-- BEGIN Data shown --

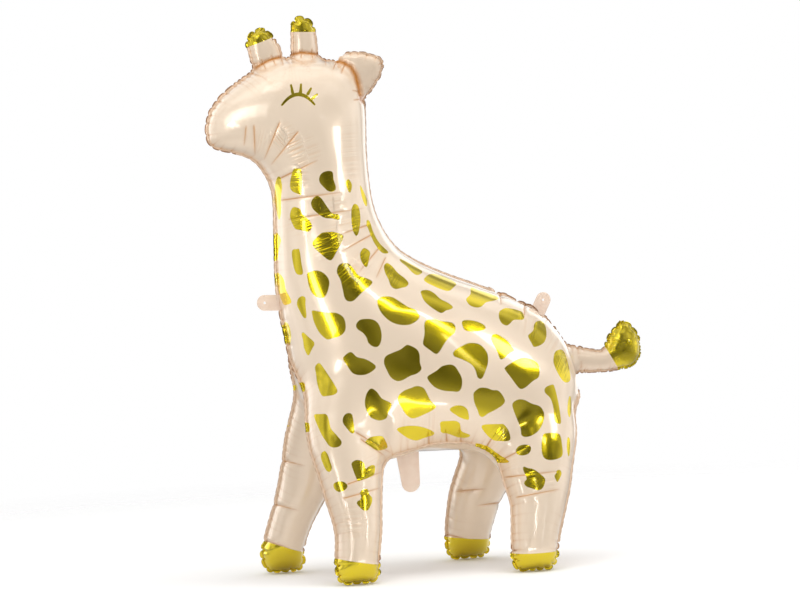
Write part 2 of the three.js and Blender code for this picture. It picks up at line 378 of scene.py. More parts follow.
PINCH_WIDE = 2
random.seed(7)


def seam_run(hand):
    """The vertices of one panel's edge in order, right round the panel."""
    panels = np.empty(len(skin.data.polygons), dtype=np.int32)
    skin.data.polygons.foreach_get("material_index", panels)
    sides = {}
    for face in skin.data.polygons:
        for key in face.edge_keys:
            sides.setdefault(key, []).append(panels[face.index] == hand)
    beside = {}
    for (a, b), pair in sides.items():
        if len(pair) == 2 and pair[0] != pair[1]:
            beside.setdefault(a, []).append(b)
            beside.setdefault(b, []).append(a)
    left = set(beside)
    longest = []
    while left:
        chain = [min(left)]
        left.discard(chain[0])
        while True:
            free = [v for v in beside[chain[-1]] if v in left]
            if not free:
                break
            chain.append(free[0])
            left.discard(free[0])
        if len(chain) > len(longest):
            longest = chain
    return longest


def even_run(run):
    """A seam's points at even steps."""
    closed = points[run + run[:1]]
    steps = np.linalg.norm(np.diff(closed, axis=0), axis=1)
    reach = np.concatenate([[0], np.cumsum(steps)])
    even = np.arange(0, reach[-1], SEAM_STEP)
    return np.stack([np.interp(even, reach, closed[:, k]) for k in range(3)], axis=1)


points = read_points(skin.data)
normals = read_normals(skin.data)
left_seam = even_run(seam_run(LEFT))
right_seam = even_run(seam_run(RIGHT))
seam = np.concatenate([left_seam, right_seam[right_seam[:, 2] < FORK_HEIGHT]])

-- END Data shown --

* [Exercise]:
Print all of the data exactly as it was given.

* [Answer to this problem]:
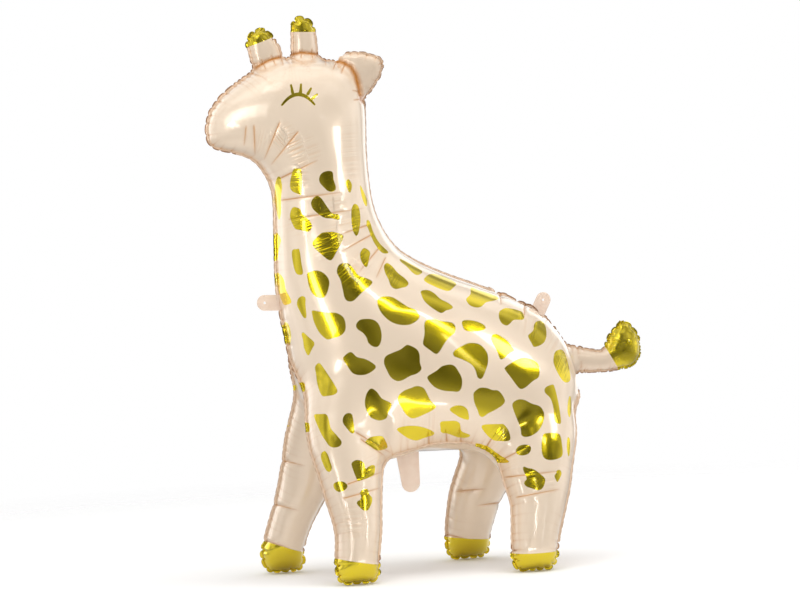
Write part 2 of the three.js and Blender code for this picture. It picks up at line 378 of scene.py. More parts follow.
PINCH_WIDE = 2
random.seed(7)


def seam_run(hand):
    """The vertices of one panel's edge in order, right round the panel."""
    panels = np.empty(len(skin.data.polygons), dtype=np.int32)
    skin.data.polygons.foreach_get("material_index", panels)
    sides = {}
    for face in skin.data.polygons:
        for key in face.edge_keys:
            sides.setdefault(key, []).append(panels[face.index] == hand)
    beside = {}
    for (a, b), pair in sides.items():
        if len(pair) == 2 and pair[0] != pair[1]:
            beside.setdefault(a, []).append(b)
            beside.setdefault(b, []).append(a)
    left = set(beside)
    longest = []
    while left:
        chain = [min(left)]
        left.discard(chain[0])
        while True:
            free = [v for v in beside[chain[-1]] if v in left]
            if not free:
                break
            chain.append(free[0])
            left.discard(free[0])
        if len(chain) > len(longest):
            longest = chain
    return longest


def even_run(run):
    """A seam's points at even steps."""
    closed = points[run + run[:1]]
    steps = np.linalg.norm(np.diff(closed, axis=0), axis=1)
    reach = np.concatenate([[0], np.cumsum(steps)])
    even = np.arange(0, reach[-1], SEAM_STEP)
    return np.stack([np.interp(even, reach, closed[:, k]) for k in range(3)], axis=1)


points = read_points(skin.data)
normals = read_normals(skin.data)
left_seam = even_run(seam_run(LEFT))
right_seam = even_run(seam_run(RIGHT))
seam = np.concatenate([left_seam, right_seam[right_seam[:, 2] < FORK_HEIGHT]])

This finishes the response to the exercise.